▸ Material provided:
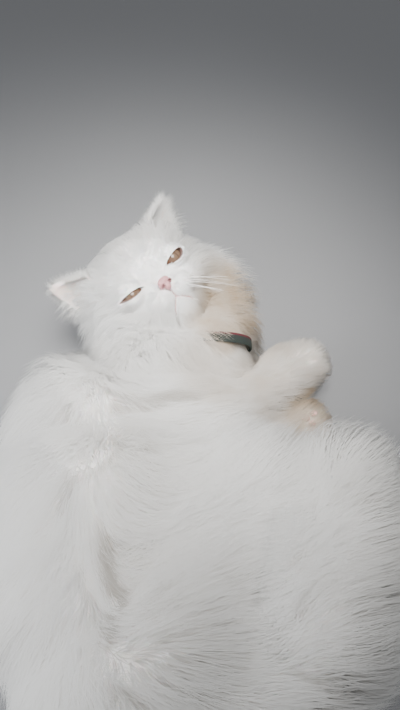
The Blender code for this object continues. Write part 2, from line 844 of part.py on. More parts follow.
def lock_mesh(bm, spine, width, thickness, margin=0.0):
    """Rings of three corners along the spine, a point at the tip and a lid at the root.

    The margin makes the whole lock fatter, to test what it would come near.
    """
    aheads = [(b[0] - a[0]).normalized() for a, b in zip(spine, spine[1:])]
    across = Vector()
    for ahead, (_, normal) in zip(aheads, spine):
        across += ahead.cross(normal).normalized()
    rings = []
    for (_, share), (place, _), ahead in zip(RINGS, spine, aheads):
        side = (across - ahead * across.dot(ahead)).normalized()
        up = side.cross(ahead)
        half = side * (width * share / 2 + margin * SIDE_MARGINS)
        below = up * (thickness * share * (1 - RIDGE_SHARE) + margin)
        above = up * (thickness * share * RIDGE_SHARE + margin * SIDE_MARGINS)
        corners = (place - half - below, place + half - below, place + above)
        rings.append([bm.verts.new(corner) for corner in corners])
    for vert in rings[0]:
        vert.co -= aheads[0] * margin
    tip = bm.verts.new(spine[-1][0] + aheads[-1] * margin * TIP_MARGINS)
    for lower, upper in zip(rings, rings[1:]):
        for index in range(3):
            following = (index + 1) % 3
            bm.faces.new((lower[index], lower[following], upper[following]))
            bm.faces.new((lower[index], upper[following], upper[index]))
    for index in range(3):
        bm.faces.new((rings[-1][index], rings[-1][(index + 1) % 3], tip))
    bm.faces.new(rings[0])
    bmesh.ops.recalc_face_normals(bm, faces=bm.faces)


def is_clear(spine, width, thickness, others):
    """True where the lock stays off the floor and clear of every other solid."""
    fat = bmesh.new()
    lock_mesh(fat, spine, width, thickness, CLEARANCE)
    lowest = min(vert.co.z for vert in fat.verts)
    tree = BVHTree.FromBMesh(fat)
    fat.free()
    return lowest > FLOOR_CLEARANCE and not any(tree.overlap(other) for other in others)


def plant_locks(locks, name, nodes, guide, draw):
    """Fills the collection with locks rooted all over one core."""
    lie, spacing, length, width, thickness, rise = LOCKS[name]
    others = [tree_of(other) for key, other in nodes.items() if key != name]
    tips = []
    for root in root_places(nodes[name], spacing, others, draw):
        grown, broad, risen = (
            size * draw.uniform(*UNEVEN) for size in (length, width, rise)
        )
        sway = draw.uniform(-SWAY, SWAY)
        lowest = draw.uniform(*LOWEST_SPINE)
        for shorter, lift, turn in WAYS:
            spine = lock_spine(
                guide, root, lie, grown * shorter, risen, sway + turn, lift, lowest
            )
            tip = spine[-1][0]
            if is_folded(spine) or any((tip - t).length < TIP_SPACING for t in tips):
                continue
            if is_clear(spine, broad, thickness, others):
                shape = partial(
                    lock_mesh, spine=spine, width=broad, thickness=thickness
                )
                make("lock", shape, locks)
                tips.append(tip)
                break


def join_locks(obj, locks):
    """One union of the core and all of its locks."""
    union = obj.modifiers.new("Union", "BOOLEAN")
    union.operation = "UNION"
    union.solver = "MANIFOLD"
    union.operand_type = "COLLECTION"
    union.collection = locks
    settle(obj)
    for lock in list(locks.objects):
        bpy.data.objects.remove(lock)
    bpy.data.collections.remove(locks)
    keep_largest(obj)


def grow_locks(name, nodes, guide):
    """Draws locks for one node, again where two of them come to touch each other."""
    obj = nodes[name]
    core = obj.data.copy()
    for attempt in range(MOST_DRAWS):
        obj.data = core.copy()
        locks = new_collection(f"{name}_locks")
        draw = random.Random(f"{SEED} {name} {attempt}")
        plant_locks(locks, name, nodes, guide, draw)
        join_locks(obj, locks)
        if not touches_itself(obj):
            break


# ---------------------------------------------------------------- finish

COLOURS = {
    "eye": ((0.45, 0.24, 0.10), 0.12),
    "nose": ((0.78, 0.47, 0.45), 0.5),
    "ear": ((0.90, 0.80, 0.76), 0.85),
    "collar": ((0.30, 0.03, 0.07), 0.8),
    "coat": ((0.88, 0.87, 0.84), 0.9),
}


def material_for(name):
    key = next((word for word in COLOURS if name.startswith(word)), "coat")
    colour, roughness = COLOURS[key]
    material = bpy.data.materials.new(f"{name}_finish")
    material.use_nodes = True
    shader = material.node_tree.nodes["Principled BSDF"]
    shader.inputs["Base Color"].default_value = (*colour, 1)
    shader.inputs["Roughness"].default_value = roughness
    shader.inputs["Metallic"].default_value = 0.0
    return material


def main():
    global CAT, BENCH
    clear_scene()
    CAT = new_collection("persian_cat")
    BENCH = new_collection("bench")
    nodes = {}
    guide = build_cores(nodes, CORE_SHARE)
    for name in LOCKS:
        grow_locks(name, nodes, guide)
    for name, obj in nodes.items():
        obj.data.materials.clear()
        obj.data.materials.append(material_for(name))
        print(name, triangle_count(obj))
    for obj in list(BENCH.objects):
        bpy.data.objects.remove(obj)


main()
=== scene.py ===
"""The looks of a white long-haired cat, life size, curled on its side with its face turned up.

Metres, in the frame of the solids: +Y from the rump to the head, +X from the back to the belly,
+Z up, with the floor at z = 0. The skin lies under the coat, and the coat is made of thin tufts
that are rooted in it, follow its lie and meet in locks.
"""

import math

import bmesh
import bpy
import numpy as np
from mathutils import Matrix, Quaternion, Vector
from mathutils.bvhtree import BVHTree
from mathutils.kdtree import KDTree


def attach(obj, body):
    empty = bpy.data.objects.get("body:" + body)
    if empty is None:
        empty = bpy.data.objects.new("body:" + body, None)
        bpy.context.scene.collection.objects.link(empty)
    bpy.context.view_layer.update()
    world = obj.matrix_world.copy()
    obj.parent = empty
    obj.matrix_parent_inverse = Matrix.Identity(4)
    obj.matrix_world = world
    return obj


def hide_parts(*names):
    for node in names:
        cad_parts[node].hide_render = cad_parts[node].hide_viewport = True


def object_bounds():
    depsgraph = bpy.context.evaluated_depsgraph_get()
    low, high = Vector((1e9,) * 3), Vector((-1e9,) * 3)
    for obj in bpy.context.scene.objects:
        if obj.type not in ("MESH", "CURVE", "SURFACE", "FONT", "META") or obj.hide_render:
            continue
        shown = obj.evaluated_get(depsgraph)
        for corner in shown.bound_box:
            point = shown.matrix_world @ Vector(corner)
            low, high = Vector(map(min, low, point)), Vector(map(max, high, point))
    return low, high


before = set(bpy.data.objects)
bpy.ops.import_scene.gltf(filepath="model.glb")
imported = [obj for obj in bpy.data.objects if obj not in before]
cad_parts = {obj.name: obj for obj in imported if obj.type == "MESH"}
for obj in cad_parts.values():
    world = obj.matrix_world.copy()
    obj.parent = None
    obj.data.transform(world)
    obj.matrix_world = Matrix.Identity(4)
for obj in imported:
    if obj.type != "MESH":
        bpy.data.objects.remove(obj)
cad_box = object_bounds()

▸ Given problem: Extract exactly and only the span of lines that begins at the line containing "return material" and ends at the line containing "for node in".

▸ Correct answer:
    return material


def main():
    global CAT, BENCH
    clear_scene()
    CAT = new_collection("persian_cat")
    BENCH = new_collection("bench")
    nodes = {}
    guide = build_cores(nodes, CORE_SHARE)
    for name in LOCKS:
        grow_locks(name, nodes, guide)
    for name, obj in nodes.items():
        obj.data.materials.clear()
        obj.data.materials.append(material_for(name))
        print(name, triangle_count(obj))
    for obj in list(BENCH.objects):
        bpy.data.objects.remove(obj)


main()
=== scene.py ===
"""The looks of a white long-haired cat, life size, curled on its side with its face turned up.

Metres, in the frame of the solids: +Y from the rump to the head, +X from the back to the belly,
+Z up, with the floor at z = 0. The skin lies under the coat, and the coat is made of thin tufts
that are rooted in it, follow its lie and meet in locks.
"""

import math

import bmesh
import bpy
import numpy as np
from mathutils import Matrix, Quaternion, Vector
from mathutils.bvhtree import BVHTree
from mathutils.kdtree import KDTree


def attach(obj, body):
    empty = bpy.data.objects.get("body:" + body)
    if empty is None:
        empty = bpy.data.objects.new("body:" + body, None)
        bpy.context.scene.collection.objects.link(empty)
    bpy.context.view_layer.update()
    world = obj.matrix_world.copy()
    obj.parent = empty
    obj.matrix_parent_inverse = Matrix.Identity(4)
    obj.matrix_world = world
    return obj


def hide_parts(*names):
    for node in names:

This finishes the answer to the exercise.